High History: What You Should Know About the History of Hemp
Hemp is a plant with an incredible history. Humans have been growing hemp for thousands upon thousands of years for a variety of purposes.
One of the most interesting facts about hemp is that it has only been criminalized in recent years. For much of humanity's time on Earth, the history of hemp and the history of humanity have been intertwined and inseparable.
Today, we're going to take a look at the history of hemp on a global scale. When did we first start using it and why was it criminalized? What is its legal status now?
Read on and learn all there is to know about hemp's history!
The First Hemp Growers
For a moment, stop and ask yourself when hemp was first grown. You may think that the Romans cultivated it or that perhaps the dynasties of India grew it. You'd be wrong: it's older than both Julius Caeser and Ashoka!
The ancient Mesopotamians of modern-day Iraq and Iran were the first people to grow and use hemp. Archaeologists have found the remains of hemp-based cloth in the area that dates all the way back to 8000 BCE. For reference, that is over 5000 years before the ancient Egyptians built the pyramids!
The ancient Chinese too, recognized how useful hemp could be. It is believed that due to hemp seeds use as a foodstuff, early humans recognized the medicinal effects of the plant. One of the earliest Chinese medical books, the Shennong Ben Cao Jing featured cannabis, or dama. Around this time, Chinese doctors discovered that it could be used as an anaesthetic, with the Chinese word for anaesthetic "mázui" meaning "cannabis intoxication."
The Chinese are also famed for using hemp to make paper around 100 AD. The ancient Greeks and Egyptians also used hemp as medicine. Hemp suppositories were common in ancient Egypt, while the Greeks used it to treat wounds. The ancient Indians also used it for a huge range of purposes!
As you can tell, the use of hemp was widespread and common all over the world.
Hemp in the Medieval Period
In Medieval Europe, hemp was used across the length and breadth of the continent. Hemp cloth was much more common than linen in a lot of areas and hemp paper. It was eaten too: hemp was often included in stews and pies along with other dishes. However, the low CBD content means that this was probably for economic reasons than for medical purposes.
The main use of hemp in medieval Europe was not for medicine but its use in industry and warfare. Ships used hemp for everything from their ropes to their sails. The ships of the great European navies of the period needed two things: hemp and wood and they had it both in plentiful supply.
Hemp in European Colonies
When the Europeans ventured to the new world, they brought hemp with them and planted it across their colonies.
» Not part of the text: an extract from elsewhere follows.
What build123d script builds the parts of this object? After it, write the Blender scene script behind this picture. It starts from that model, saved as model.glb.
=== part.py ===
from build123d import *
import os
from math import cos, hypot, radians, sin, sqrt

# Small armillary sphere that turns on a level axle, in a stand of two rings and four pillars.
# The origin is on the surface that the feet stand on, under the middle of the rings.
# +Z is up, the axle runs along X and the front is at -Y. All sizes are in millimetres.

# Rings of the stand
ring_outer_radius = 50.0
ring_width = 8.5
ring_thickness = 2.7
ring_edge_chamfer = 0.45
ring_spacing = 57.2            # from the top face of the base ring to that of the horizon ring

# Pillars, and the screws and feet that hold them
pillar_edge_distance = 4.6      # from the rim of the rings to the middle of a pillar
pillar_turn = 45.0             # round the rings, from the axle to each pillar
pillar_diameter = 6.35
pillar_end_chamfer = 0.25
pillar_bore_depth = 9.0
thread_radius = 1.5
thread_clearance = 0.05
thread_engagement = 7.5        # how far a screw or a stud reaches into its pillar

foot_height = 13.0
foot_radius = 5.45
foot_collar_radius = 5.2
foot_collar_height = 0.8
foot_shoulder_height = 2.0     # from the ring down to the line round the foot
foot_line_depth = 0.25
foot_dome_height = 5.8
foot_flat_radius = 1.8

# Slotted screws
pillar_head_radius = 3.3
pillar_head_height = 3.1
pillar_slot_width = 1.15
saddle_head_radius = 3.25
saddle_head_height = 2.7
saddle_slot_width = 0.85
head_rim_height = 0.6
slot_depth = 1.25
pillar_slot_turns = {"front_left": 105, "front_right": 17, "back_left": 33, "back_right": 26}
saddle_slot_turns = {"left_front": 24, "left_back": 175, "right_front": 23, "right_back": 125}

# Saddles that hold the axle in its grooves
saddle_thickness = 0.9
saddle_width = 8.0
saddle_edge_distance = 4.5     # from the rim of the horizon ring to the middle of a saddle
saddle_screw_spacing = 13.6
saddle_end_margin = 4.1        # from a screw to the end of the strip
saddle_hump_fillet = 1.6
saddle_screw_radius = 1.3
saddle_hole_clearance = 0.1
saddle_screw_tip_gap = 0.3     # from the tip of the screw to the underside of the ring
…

The first hemp plants in the new world were planted by the Spanish in Chile and they later took it to California.
The English, due to their stature as a great naval power, also needed a lot of hemp for their fleet. In Virginia, planters needed to grow Indian and English hemp. Two of the most important American founding fathers, George Washington and Thomas Jefferson, also grew hemp on their plantations.
Why Hemp Fell Out of Favor
Hemp fell out of favour in the United States due to a ban on its production in 1937. The rest of the world followed suit to various extents, and, in the western world at least, it became associated with criminality.
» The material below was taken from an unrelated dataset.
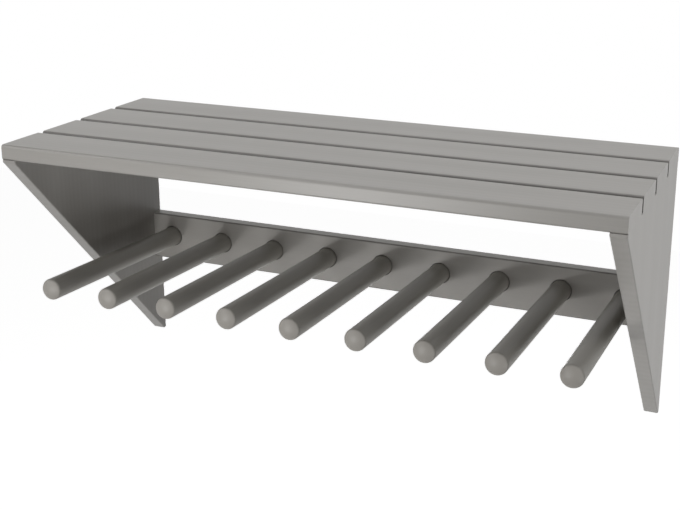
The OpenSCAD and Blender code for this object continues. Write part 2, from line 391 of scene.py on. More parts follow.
class ShapeTree:
    """A Geometry Nodes tree that puts one shape on every point of a mesh, with its sizes as inputs.

    Attributes:
        SHARP: Angle between two faces from which their edge stays sharp.
        EASE_STEPS: Number of faces across an eased edge.
        FACE_WEIGHT: How strongly large faces set the shading of small ones beside them, up to 100.
    """

    SHARP = math.radians(32)
    EASE_STEPS = 3
    FACE_WEIGHT = 100

    def __init__(self, name: str, *sizes: str) -> None:
        """Starts the tree.

        Args:
            name: The tree's name.
            sizes: Names of the shape's sizes, in metres.
        """
        self.tree = bpy.data.node_groups.new(name, "GeometryNodeTree")
        face = self.tree.interface
        face.new_socket("Points", in_out="INPUT", socket_type="NodeSocketGeometry")
        self.sockets = {size: face.new_socket(size, in_out="INPUT", socket_type="NodeSocketFloat")
                        for size in sizes}
        self.sockets["Turn"] = face.new_socket("Turn", in_out="INPUT", socket_type="NodeSocketVector")
        self.sockets["Finish"] = face.new_socket("Finish", in_out="INPUT", socket_type="NodeSocketMaterial")
        face.new_socket("Pieces", in_out="OUTPUT", socket_type="NodeSocketGeometry")
        self.given = self.add("NodeGroupInput").outputs

    def add(self, kind: str, inputs: dict | list | None = None, **settings: Any) -> bpy.types.Node:
        """Adds a node to this tree, as the function of the same name does."""
        return add(self.tree, kind, inputs, **settings)

    def close(self, shape: bpy.types.Node) -> None:
        """Ends the tree: the shape goes on every point, turned, made real and given its finish.

        Args:
            shape: The node that makes the shape, at its own origin.
        """
        set_out = self.add("GeometryNodeInstanceOnPoints", {"Points": self.given["Points"], "Instance": shape,
                                                            "Rotation": self.given["Turn"]})
        real = self.add("GeometryNodeRealizeInstances", [set_out])
        dressed = self.add("GeometryNodeSetMaterial", {"Geometry": real, "Material": self.given["Finish"]})
        self.add("NodeGroupOutput", {"Pieces": dressed})

    def make(self, name: str, points: list[Vector], turn: Euler, finish: bpy.types.Material,
             ease: float = 0.0, **sizes: float) -> bpy.types.Object:
        """Runs the tree and keeps its result as a plain mesh at the origin.

        Args:
            name: The piece's name.
            points: Where the shape goes.
            turn: How it is turned.
            finish: Its material.
            ease: Width of the eased edges that the tree marks, or 0 for none.
            sizes: The shape's sizes, by the names that the tree gives them with _ for a space.

        Returns:
            The finished piece.
        """
        start = bpy.data.meshes.new(name + "_points")
        start.from_pydata(points, [], [])
        piece = bpy.data.objects.new(name, start)
        bpy.context.scene.collection.objects.link(piece)
        modifier = piece.modifiers.new("shape", "NODES")
        modifier.node_group = self.tree
        named = {key.replace("_", " "): size for key, size in sizes.items()}
        for key, value in {"Turn": tuple(turn), "Finish": finish, **named}.items():
            modifier[self.sockets[key].identifier] = value
        if ease:
            rounding = piece.modifiers.new("ease", "BEVEL")
            rounding.limit_method = "WEIGHT"
            rounding.width = ease
            rounding.segments = self.EASE_STEPS
        self.settle(piece)
        piece.data.set_sharp_from_angle(angle=self.SHARP)
        normals = piece.modifiers.new("normals", "WEIGHTED_NORMAL")
        normals.keep_sharp = True
        normals.weight = self.FACE_WEIGHT
        self.settle(piece)
        piece.data.name = name
        return piece

    @staticmethod
    def settle(piece: bpy.types.Object) -> None:
        """Turns a piece's modifiers into plain mesh.

        Args:
            piece: The piece, which gets the new mesh and loses its modifiers.
        """
        graph = bpy.context.evaluated_depsgraph_get()
        mesh = bpy.data.meshes.new_from_object(piece.evaluated_get(graph), depsgraph=graph)
        piece.modifiers.clear()
        piece.data = mesh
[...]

Yet why? What caused this massive sea change in the west's worldview?
One of the biggest contributors to this was William Randolph Hearst, a newspaper baron. Hearst invested some of his money into paper companies and wanted to see that they stayed profitable. As such, he ran a propaganda effort to associate hemp paper with marijuana, which the authorities were busy demonizing.
That demonization is another big factor in the criminalization of hemp.
In the 1920s and 1930s, there was a massive campaign that turned Americans against marijuana, or at least, its lawmakers. For instance, the film Reefer Madness showed people smoking marijuana and going on a rampage. Hearst published an article in the San Francisco Examiner called "Marihuana Makes Fiends of Boys in 30 Days."
These and many other pieces of propaganda like it led to an association between hemp and marijuana and the slandering of both.
The Current State of Hemp Law
So we've looked at a lot of the long history of hemp but what about recent history. What is hemp's legal status in Europe and the rest of the world right now?
Thankfully, we've come a long way from the days of Reefer Madness. While it may not be perfect, things are a lot better than they used to be.
In the European Union, it's now legal to grow hemp that has a lower THC content than 0.2 per cent. This means that it's legal to grow hemp for its CBD, which has a ton of different uses.
This law is in line with current American regulations too. At the federal level, Americans can now grow hemp that is 0.3 per cent THC or less.
The History of Hemp Is Long and Storied
The history of hemp is very long and we've barely scratched the surface but it's quite the story. From widespread use to criminalization to a resurgence, it's got it all.